## Written request:
Every line that contains the word "remove" should be copied out.

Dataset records
--- BEGIN ---

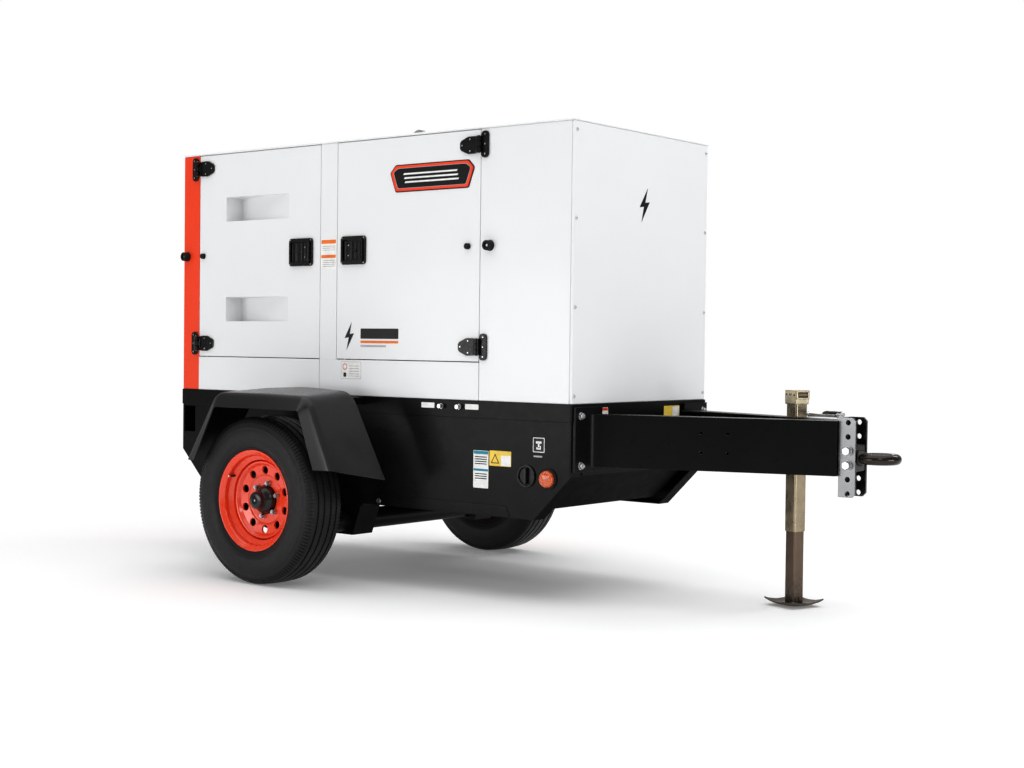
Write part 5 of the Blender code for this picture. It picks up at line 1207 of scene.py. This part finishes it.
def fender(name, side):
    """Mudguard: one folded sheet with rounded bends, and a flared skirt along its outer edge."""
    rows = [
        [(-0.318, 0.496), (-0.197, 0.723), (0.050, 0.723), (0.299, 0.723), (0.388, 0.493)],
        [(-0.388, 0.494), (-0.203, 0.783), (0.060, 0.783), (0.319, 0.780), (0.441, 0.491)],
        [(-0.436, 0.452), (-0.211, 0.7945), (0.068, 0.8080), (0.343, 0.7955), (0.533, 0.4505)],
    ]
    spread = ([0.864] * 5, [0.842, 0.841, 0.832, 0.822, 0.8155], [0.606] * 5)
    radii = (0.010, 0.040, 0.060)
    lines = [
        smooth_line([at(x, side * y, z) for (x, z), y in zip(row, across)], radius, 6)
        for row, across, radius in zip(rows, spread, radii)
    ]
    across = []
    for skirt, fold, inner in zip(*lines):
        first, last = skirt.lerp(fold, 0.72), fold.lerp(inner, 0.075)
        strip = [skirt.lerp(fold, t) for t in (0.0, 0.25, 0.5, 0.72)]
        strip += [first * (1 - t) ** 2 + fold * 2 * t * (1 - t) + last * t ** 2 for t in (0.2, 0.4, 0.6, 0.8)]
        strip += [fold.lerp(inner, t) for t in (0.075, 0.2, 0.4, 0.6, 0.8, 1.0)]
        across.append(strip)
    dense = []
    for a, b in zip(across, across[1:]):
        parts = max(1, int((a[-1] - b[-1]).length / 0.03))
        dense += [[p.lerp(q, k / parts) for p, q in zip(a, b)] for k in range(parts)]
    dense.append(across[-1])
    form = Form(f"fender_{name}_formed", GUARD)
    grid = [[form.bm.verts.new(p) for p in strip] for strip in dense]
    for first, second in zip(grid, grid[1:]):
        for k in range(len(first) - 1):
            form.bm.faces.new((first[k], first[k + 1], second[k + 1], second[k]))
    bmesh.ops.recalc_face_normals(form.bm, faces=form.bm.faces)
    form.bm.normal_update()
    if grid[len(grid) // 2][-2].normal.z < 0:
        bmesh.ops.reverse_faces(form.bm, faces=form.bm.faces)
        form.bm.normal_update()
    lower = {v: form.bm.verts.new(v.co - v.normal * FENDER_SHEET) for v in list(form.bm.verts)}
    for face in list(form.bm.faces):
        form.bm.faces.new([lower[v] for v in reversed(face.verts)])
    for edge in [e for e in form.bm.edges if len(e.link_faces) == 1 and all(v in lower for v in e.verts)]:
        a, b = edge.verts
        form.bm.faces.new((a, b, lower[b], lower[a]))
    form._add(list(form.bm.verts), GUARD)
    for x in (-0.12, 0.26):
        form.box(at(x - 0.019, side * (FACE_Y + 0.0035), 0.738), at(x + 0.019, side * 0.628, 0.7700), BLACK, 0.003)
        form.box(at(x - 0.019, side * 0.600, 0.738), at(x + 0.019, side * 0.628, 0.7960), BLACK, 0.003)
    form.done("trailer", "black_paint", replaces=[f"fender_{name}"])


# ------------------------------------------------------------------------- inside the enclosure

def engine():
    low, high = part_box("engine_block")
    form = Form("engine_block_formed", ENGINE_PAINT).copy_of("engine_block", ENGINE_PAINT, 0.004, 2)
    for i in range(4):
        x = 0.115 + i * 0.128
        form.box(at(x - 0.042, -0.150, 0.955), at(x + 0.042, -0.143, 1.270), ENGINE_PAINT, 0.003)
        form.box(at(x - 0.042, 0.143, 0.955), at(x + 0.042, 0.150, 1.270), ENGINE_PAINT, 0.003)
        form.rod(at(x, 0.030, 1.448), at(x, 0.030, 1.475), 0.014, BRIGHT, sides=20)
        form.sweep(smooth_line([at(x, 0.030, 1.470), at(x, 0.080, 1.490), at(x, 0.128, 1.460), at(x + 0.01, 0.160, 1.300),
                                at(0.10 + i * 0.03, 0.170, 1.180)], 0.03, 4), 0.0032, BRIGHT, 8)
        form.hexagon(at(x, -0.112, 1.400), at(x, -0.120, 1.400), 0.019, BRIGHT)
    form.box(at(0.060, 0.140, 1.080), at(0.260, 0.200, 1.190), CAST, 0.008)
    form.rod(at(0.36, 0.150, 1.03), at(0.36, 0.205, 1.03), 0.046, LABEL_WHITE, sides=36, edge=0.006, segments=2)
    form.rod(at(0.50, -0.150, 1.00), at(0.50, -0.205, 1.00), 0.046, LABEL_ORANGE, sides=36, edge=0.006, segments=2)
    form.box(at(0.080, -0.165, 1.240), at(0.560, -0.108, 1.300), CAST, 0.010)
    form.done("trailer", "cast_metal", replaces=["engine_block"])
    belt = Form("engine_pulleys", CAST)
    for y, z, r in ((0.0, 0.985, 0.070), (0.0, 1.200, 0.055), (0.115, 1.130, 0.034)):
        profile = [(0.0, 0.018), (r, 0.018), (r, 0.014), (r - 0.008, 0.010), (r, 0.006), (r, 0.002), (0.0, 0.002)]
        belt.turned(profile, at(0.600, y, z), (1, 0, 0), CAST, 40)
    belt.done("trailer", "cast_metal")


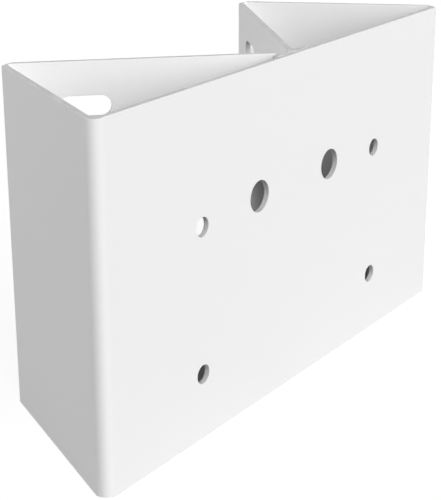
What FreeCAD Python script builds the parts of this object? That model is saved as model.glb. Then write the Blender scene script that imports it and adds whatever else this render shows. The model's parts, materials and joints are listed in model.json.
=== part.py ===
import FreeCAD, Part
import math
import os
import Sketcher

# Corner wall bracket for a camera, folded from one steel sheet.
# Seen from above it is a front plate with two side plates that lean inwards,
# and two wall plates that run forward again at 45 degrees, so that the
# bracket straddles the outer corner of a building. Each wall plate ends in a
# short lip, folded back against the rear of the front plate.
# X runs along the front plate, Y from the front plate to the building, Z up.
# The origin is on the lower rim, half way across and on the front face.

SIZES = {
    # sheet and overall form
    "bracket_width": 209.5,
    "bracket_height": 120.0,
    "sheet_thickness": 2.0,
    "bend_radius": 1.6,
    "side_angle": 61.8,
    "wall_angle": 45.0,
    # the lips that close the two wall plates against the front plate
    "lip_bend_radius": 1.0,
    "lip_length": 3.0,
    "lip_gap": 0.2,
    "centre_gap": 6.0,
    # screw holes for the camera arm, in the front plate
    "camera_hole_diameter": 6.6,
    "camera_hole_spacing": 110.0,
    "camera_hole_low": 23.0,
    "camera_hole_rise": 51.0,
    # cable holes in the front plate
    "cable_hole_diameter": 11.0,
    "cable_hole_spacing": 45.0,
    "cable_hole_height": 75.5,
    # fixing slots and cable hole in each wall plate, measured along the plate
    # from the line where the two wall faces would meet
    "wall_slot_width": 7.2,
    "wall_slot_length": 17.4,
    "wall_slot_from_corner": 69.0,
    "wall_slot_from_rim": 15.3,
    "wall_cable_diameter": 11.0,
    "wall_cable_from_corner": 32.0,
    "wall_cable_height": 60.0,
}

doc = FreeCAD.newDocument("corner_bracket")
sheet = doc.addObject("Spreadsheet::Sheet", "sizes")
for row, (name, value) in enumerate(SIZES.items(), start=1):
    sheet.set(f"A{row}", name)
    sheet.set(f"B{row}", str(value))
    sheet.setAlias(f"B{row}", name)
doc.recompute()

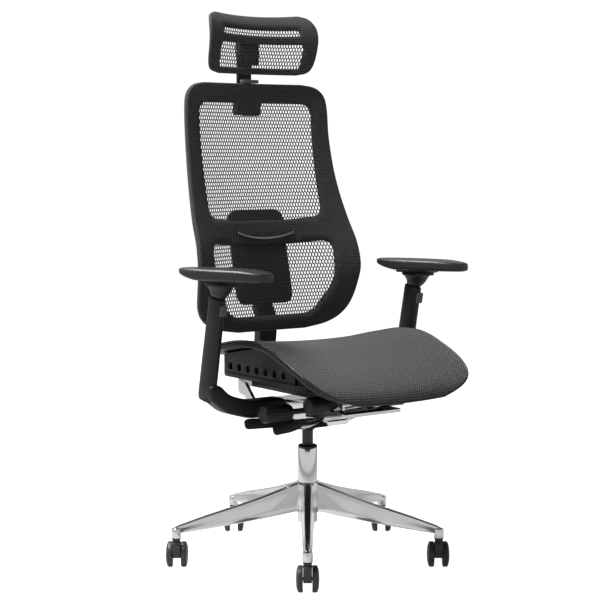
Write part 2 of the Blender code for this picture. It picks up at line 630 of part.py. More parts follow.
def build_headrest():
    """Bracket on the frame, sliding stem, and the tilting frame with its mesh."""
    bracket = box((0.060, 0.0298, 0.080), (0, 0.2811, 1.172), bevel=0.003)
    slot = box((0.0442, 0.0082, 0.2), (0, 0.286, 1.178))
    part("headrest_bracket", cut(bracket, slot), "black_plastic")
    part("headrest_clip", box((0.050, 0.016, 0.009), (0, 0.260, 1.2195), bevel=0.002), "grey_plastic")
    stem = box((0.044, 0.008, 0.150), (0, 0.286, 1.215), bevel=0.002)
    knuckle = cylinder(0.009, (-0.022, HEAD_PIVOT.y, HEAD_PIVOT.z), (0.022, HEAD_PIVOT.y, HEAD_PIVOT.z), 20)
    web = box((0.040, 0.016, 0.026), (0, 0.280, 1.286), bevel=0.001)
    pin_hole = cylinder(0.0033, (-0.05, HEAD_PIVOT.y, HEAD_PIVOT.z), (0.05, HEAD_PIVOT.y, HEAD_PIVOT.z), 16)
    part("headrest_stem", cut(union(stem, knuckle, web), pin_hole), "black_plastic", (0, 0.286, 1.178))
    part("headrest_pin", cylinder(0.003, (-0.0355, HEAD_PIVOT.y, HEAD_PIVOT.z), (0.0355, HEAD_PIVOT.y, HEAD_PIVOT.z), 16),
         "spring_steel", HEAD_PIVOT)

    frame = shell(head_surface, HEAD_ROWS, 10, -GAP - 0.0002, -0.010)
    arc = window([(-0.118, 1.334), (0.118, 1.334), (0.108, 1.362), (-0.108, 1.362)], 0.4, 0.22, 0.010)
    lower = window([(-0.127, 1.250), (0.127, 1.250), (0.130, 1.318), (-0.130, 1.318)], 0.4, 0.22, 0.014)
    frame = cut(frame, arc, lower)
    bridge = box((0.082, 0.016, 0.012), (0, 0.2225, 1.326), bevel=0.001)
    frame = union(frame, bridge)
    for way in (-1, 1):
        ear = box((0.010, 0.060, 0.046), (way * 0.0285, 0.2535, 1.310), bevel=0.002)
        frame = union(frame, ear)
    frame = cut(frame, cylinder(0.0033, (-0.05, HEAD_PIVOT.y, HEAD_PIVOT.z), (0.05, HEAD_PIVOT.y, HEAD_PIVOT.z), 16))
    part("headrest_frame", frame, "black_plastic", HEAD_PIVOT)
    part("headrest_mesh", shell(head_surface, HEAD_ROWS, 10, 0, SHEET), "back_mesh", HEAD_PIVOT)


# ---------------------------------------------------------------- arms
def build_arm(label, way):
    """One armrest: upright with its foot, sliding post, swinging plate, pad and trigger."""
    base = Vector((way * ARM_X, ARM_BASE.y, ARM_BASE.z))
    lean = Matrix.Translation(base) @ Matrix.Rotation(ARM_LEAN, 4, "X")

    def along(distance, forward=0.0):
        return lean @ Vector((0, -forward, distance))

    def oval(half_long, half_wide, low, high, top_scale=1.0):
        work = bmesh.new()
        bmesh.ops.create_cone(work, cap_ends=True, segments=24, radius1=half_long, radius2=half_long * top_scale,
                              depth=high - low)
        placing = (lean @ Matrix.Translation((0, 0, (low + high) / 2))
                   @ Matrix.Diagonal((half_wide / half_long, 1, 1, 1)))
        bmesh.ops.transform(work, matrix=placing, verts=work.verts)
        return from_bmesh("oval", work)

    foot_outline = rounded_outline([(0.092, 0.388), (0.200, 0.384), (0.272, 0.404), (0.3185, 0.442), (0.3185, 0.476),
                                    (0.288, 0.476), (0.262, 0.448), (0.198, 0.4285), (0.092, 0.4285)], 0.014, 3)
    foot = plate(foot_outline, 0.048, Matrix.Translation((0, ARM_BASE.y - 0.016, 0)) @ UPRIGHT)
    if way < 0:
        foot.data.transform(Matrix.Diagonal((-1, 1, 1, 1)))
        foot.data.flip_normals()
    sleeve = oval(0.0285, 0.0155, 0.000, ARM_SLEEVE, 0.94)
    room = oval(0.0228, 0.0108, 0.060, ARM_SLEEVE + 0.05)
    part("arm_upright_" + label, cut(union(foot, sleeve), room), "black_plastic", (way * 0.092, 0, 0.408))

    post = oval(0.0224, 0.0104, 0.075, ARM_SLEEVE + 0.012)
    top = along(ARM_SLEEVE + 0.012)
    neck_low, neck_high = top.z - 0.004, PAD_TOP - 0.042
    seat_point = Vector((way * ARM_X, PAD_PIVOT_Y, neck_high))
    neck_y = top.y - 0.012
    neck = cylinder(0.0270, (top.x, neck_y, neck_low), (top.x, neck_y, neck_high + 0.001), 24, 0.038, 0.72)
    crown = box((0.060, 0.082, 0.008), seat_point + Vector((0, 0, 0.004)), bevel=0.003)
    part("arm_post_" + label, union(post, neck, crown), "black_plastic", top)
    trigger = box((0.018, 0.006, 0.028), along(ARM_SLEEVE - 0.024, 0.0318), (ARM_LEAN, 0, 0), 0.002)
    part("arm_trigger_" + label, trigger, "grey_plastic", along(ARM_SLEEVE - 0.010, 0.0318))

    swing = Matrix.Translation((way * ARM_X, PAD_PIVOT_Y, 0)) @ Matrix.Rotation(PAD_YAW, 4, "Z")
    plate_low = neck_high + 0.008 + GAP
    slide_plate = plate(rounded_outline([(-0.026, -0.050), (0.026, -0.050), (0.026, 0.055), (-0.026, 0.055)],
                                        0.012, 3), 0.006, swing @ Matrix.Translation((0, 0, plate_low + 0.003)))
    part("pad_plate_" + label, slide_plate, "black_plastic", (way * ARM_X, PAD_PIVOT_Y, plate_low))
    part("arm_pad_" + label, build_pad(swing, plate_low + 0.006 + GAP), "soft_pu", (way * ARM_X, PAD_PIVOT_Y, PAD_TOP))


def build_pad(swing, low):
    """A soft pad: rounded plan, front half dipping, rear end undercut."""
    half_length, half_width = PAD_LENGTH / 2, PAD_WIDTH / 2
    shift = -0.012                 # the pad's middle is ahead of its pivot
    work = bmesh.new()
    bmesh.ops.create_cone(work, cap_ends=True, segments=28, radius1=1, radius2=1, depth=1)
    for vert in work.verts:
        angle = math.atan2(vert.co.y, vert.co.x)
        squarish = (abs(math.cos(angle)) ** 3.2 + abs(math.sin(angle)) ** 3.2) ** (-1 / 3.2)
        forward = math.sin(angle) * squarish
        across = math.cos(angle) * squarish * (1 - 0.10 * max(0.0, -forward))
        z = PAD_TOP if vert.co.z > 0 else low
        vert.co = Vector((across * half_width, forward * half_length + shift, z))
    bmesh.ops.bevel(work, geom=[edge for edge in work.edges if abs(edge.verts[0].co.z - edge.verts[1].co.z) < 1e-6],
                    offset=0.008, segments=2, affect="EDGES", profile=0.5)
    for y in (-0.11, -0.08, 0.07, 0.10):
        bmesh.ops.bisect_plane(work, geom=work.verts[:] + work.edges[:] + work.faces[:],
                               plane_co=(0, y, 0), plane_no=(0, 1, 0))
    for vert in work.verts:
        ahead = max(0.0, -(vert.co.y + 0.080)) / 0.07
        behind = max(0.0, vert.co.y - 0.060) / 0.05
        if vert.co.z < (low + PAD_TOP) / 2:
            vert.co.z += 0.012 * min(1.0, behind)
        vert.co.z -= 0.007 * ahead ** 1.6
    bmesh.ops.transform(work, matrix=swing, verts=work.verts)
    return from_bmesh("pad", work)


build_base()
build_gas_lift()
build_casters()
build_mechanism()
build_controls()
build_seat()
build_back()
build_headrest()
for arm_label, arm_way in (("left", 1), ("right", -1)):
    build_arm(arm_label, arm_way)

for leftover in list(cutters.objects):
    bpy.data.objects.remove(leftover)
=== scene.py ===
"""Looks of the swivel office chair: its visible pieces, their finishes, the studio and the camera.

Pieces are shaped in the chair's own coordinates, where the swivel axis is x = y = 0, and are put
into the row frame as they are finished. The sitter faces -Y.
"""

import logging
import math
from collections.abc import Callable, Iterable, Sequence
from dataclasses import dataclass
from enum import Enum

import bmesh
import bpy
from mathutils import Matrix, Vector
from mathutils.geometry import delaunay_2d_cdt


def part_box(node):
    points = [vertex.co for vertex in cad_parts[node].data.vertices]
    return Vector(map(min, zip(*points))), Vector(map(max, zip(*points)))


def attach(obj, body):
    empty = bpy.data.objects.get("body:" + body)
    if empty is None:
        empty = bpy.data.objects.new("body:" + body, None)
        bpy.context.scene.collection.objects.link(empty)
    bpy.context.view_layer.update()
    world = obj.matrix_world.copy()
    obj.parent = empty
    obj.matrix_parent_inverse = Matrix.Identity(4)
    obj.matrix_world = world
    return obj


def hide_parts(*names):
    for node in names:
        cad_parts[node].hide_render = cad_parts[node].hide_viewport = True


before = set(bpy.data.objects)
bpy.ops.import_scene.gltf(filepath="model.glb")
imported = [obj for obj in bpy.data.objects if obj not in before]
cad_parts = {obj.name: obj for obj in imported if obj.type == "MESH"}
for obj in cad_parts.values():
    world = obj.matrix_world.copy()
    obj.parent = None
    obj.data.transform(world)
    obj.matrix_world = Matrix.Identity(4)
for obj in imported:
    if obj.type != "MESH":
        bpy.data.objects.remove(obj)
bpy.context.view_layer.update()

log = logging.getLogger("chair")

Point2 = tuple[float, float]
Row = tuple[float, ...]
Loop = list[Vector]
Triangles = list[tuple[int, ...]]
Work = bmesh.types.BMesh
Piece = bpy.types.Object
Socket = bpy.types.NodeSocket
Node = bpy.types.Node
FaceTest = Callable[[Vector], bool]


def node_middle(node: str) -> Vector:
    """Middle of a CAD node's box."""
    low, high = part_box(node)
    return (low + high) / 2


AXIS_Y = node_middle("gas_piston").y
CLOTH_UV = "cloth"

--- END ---

## Task response:
    bpy.data.objects.remove(leftover)
        bpy.data.objects.remove(obj)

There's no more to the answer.